I think that is what I truly ‘sell’: the opportunity to experience beauty because beauty has a restorative power. I believe beauty to be contagious. At least, I believe you can make a sense of beauty contagious. This reminds me of something Oliver Sacks wrote in his book “The Man who Mistook his Wife for a Hat”, in the chapter devoted to “The Lost Mariner”:

“The sisters were right -he did find his soul here. And so was Luria, whose words now came back to me: ‘A man does not consist on memory alone. He has feeling, will, sensibility, moral being... It is here... you may touch him, and see a profound change.’ memory, mental activity, mind alone, could not hold him; but moral attention and action could hold him completely.

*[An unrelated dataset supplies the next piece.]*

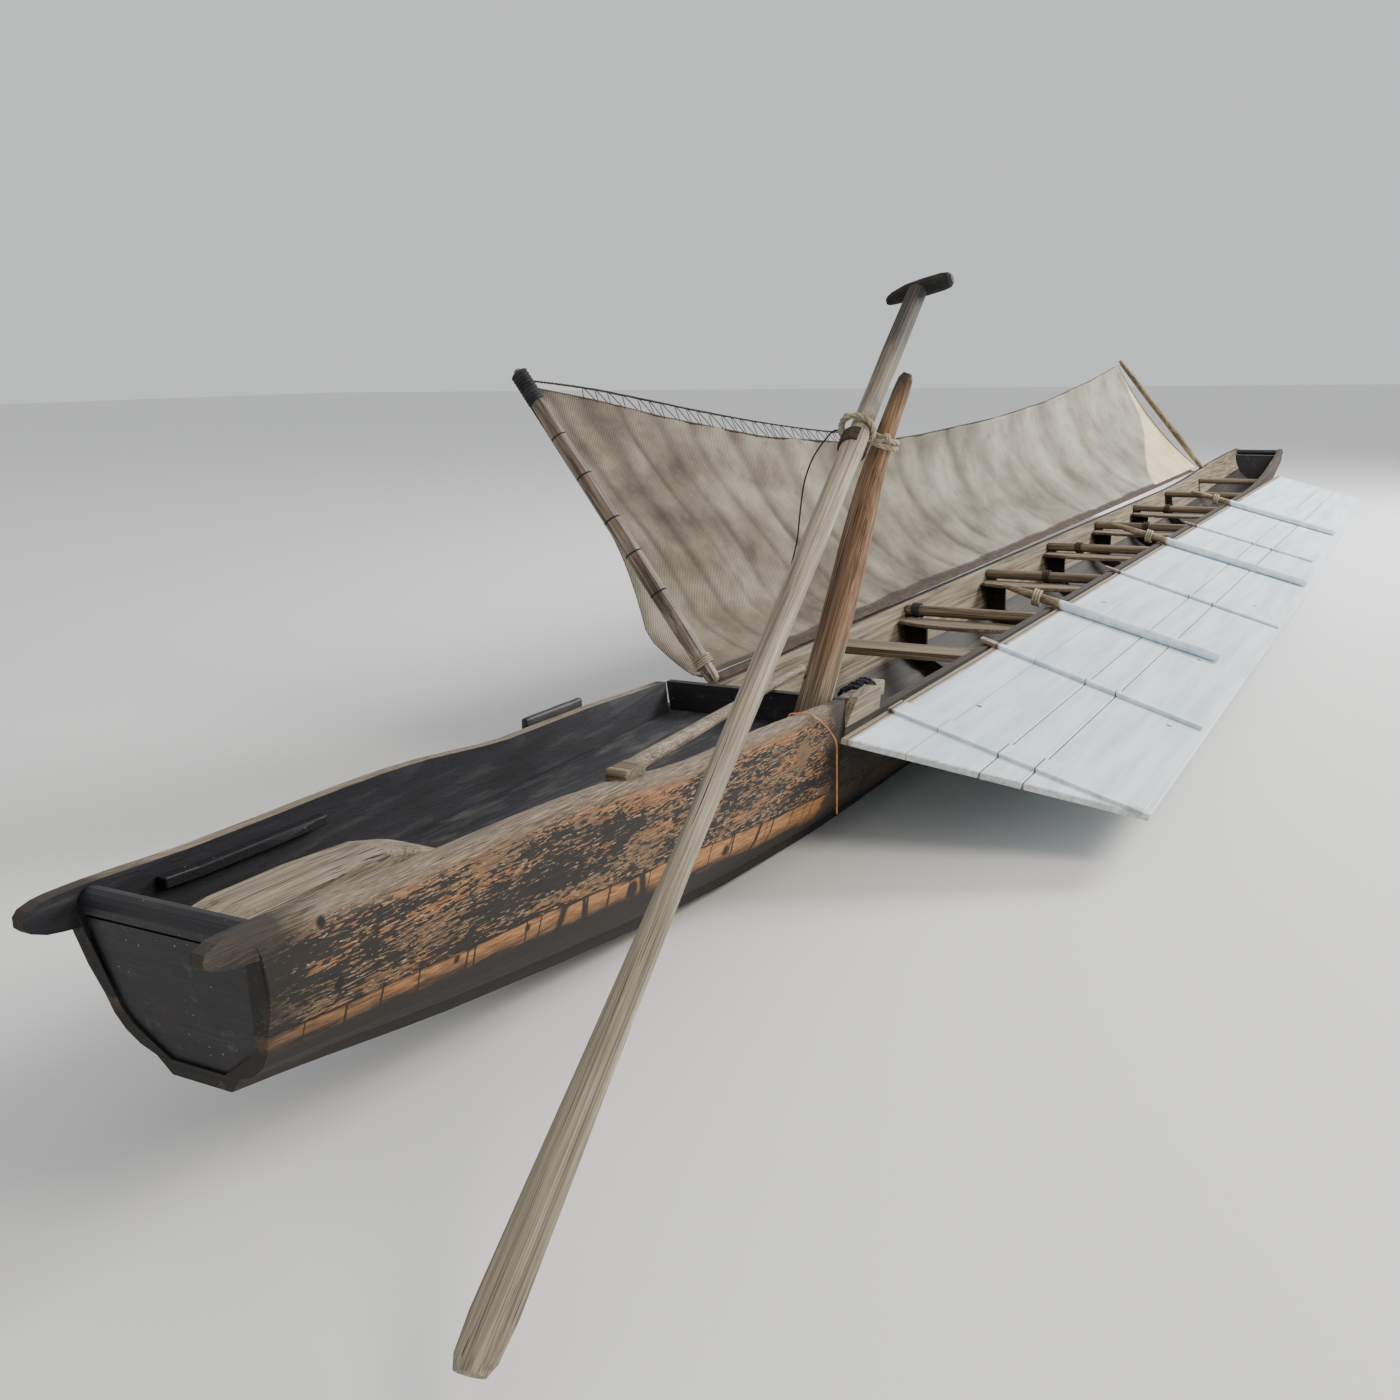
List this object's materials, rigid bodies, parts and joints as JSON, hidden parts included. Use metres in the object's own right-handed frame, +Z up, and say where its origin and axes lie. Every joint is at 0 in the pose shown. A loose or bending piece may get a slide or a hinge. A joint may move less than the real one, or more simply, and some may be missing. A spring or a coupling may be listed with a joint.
{
  "type": "wooden fishing boat",
  "caption": "Slender flat-bottomed wooden fishing boat with a sloping white side board, a net screen on bamboo poles, and an oar roped to a tall rowing post.",
  "frame": {"origin": "under the middle of the hull's flat bottom, on its underside", "axes": "+X towards the bow, +Y to port, +Z up"},
  "size_m": [12.4621, 2.0087, 1.5516],
  "materials": {
    "tarred_wood": "matte",
    "weathered_side_wood": "matte",
    "grey_driftwood": "matte",
    "brown_post_wood": "matte",
    "pale_rope": "matte",
    "tarred_cord": "matte",
    "orange_twine": "matte",
    "worn_white_paint": "satin",
    "old_bamboo": "satin",
    "net_cloth": "matte"
  },
  "bodies": {
    "hull": {"bottom_stern": "tarred_wood", "bottom_aft": "tarred_wood", "bottom_fore": "tarred_wood", "bottom_bow": "tarred_wood", "bilge_port_stern": "tarred_wood", "bilge_port_middle": "tarred_wood", "bilge_port_bow": "tarred_wood", "bilge_starboard_stern": "tarred_wood", "bilge_starboard_middle": "tarred_wood", "bilge_starboard_bow": "tarred_wood", "stern_transom": "tarred_wood", "stern_rail": "tarred_wood", "bow_transom": "tarred_wood", "bow_rail": "tarred_wood", "cockpit_bulkhead": "tarred_wood", "cockpit_deck": "tarred_wood", "inner_slat_port": "tarred_wood", "side_plank_port": "weathered_side_wood", "side_plank_starboard": "weathered_side_wood", "frame_1": "tarred_wood", "beam_1": "grey_driftwood", "frame_2": "tarred_wood", "beam_2": "grey_driftwood", "frame_3": "tarred_wood", "beam_3": "grey_driftwood", "frame_4": "tarred_wood", "beam_4": "grey_driftwood", "frame_5": "tarred_wood", "beam_5": "grey_driftwood", "frame_6": "tarred_wood", "beam_6": "grey_driftwood", "bow_beam": "grey_driftwood", "thwart_plank": "grey_driftwood", "inner_slat_starboard": "grey_driftwood", "stern_timber": "grey_driftwood", "side_chock": "grey_driftwood", "loose_pole": "grey_driftwood", "rowing_post": "brown_post_wood", "gunwale_string": "orange_twine"},
    "board": {"board_plank_inner": "worn_white_paint", "board_plank_middle": "worn_white_paint", "board_plank_outer": "worn_white_paint", "batten_1": "worn_white_paint", "batten_2": "worn_white_paint", "batten_3": "worn_white_paint", "batten_4": "worn_white_paint", "board_pole_1": "grey_driftwood", "board_pole_2": "grey_driftwood", "board_pole_3": "grey_driftwood"},
    "net": {"net_pole_near": "old_bamboo", "net_pole_far": "old_bamboo", "net_sheet": "net_cloth"},
    "grommet": {"rope_grommet": "pale_rope", "post_cord": "tarred_cord"},
    "oar": {"oar_shaft_and_blade": "grey_driftwood", "oar_handle": "grey_driftwood"}
  },
  "joints": [
    {"name": "board_tilt", "type": "hinge", "parent": "hull", "child": "board", "pos_m": [0, -0.3, 0.3403], "axis": [1, 0, 0], "range_deg": [-13, 8]},
    {"name": "net_fold", "type": "hinge", "parent": "hull", "child": "net", "pos_m": [-3.745, 0.286, 0.3673], "axis": [1, -0.0036, 0.0068], "range_deg": [-8, 34]},
    {"name": "oar_swing", "type": "hinge", "parent": "hull", "child": "grommet", "pos_m": [-4.01952, -0.36732, 1.085], "axis": [0.1024, -0.3121, 0.9445], "range_deg": [-4, 20]},
    {"name": "oar_lift", "type": "hinge", "parent": "grommet", "child": "oar", "pos_m": [-4.1, -0.339, 1.126], "axis": [-0.1622, 0.9868, 0], "range_deg": [0, 16]}
  ]
}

But perhaps ‘moral’ was too narrow a word -for the aesthetics and dramatics were equally involved. Seeing Jim in the chapel opened my eyes to other realms where the soul is called on, and held, and stilled, in attention and communion. The same depth of absorption of attention was to be seen in relation to music and art: he had no difficulty, I noticed ‘following’ music o simple dramas, for every moment in music and art refers to, contains, other moments.”


I often find myself taken by the cards’s beauty while reading the tarot for others to the point of loosing my train of thoughts. In these occasions I truly feel that the tarot is one of those realms “where the soul is called on, and held, and stilled, in attention and communion” as Saks says.

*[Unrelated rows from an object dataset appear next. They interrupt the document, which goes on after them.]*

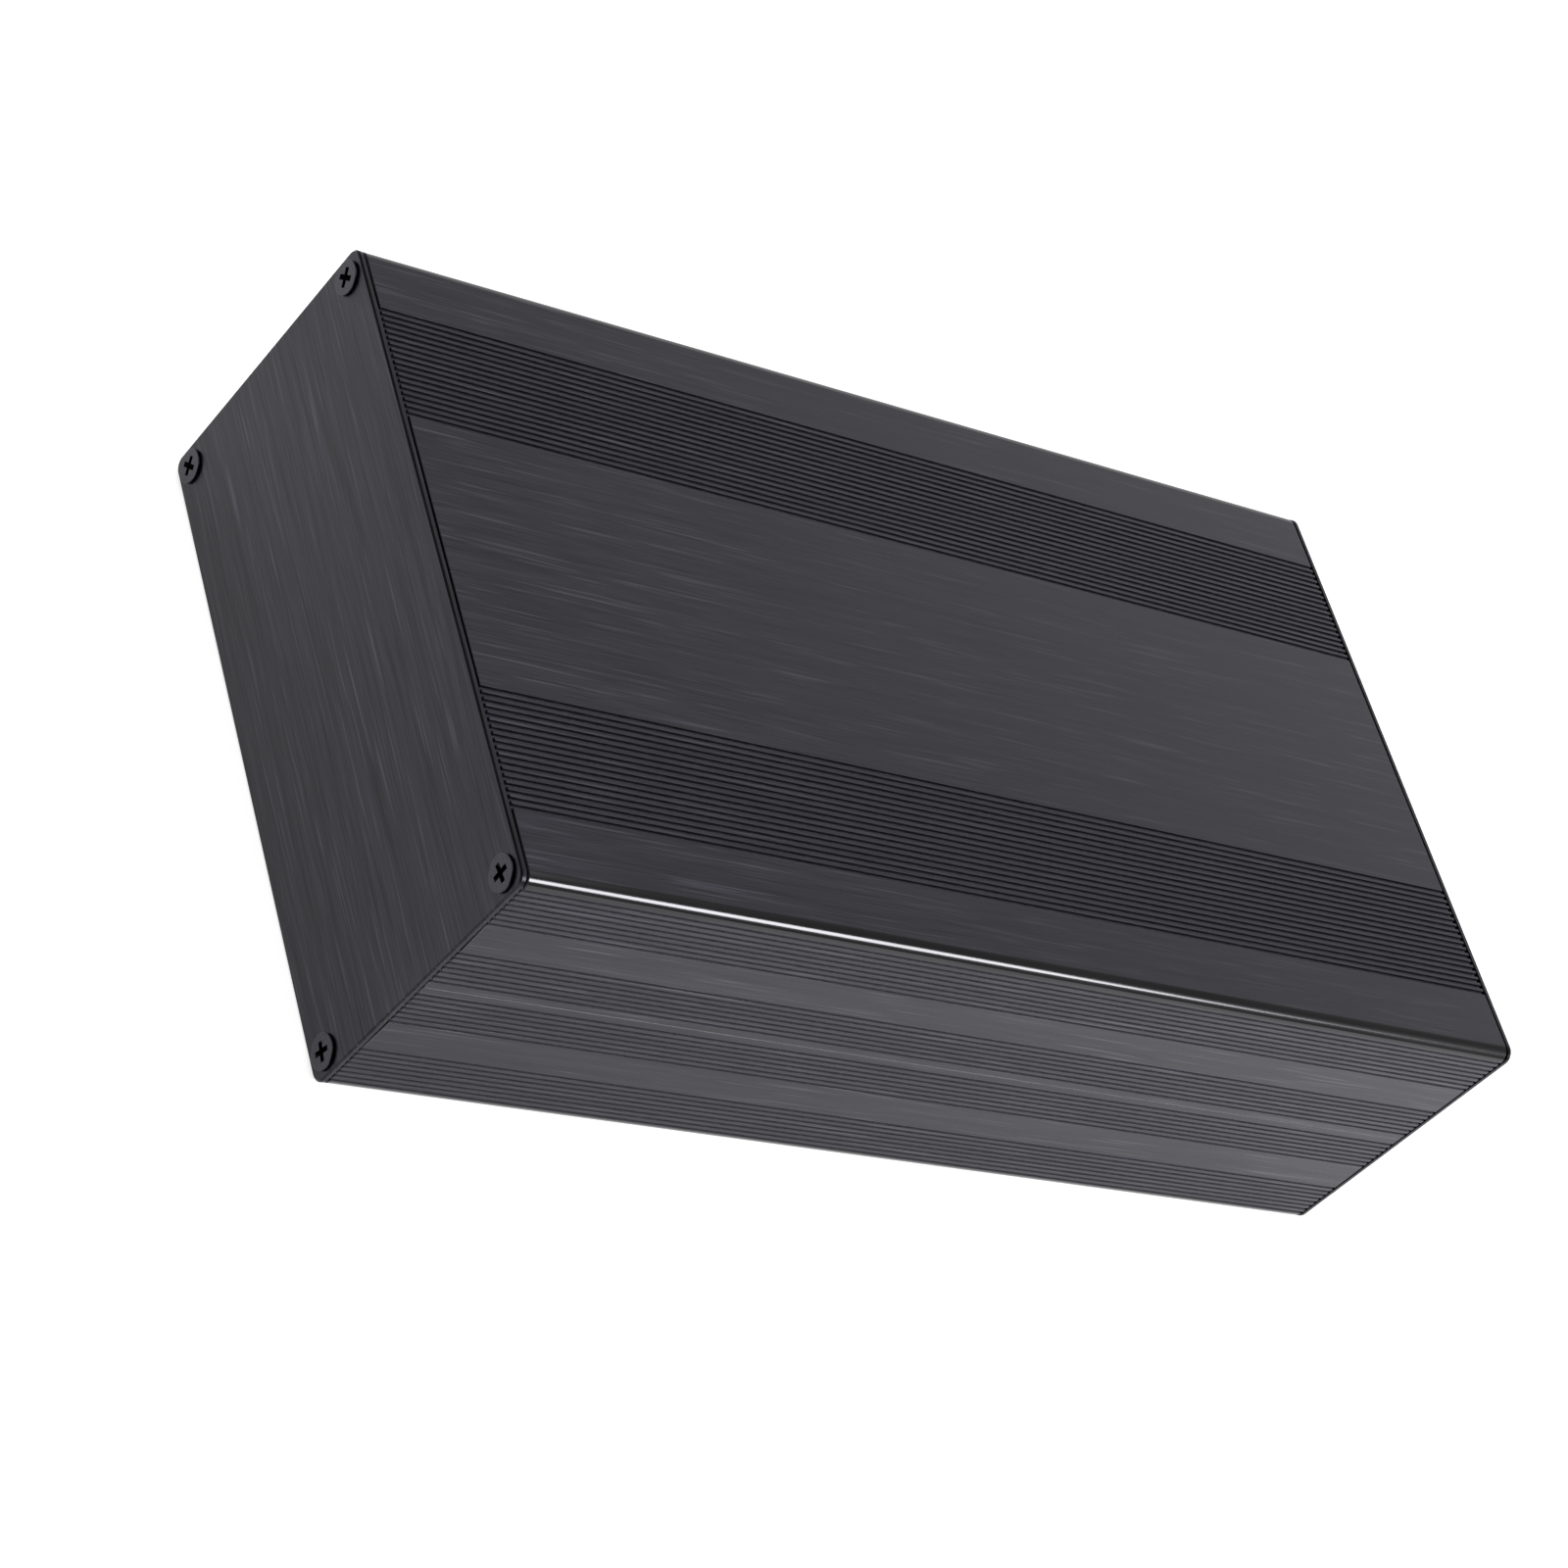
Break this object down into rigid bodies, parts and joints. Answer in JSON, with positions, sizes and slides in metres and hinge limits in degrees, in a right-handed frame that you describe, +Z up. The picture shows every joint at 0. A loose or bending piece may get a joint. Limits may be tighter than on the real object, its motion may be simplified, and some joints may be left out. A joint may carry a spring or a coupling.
{
  "type": "extruded aluminium enclosure",
  "caption": "Split extruded aluminium enclosure with ribbed bands, closed by flat end panels that countersunk corner screws hold.",
  "frame": {"origin": "middle of the underside, on the surface that the case stands on", "axes": "+X along the extrusion, +Y across the wide faces, +Z up; the front panel faces -X"},
  "size_m": [0.257, 0.145, 0.0686],
  "materials": {
    "shell": "black anodised, brushed along the extrusion",
    "panel": "black anodised, brushed across the panel",
    "screw": "black zinc, satin"
  },
  "bodies": {
    "root": {"upper_shell": "shell", "lower_shell": "shell", "front_panel": "panel", "rear_panel": "panel", "front_screw_1": "screw", "front_screw_2": "screw", "front_screw_3": "screw", "front_screw_4": "screw", "rear_screw_1": "screw", "rear_screw_2": "screw", "rear_screw_3": "screw", "rear_screw_4": "screw"}
  },
  "joints": []
}
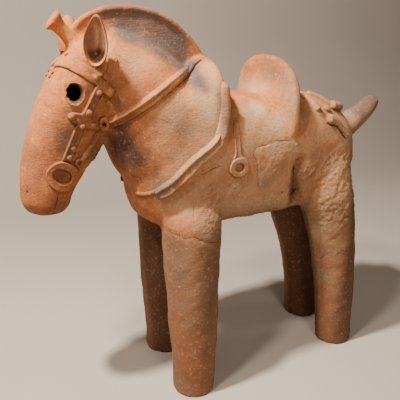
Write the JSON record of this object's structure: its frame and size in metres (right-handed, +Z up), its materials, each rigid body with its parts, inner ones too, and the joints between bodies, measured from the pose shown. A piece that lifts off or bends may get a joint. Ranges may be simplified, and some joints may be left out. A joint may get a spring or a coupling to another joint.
{
  "type": "haniwa horse",
  "caption": "Saddled clay horse on four tube legs, with a crested mane, cupped ears, harness straps, studs and rings, and an upturned tail.",
  "frame": {"origin": "on the floor, under the middle of the bounding box", "axes": "-X is the way the horse faces, -Y is its left side, +Z is up"},
  "size_m": [0.9024, 0.2966, 0.86],
  "materials": {
    "terracotta": "matt, low-fired unglazed clay"
  },
  "bodies": {
    "root": {"haniwa_horse": "terracotta"}
  },
  "joints": []
}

There is another word in that quote that I think is relevant here. This is the word ‘moral’, even when Saks doubts it. I am aware of how much we dislike that word these days. The underlying, untold, social premise seems to be that we shouldn’t talk about moral/morals. But I wonder IF a ‘moral sense’ could be seen as an unique quality worth taking into consideration when reading with the Tarot de Marseille, given the original nature of the trump cycle as a moral sermon, or a least, as a narrative in which the moral virtues play an almost catalytic role. (If anybody has expressed that idea with extraordinary eloquence it has been Michael Hurst).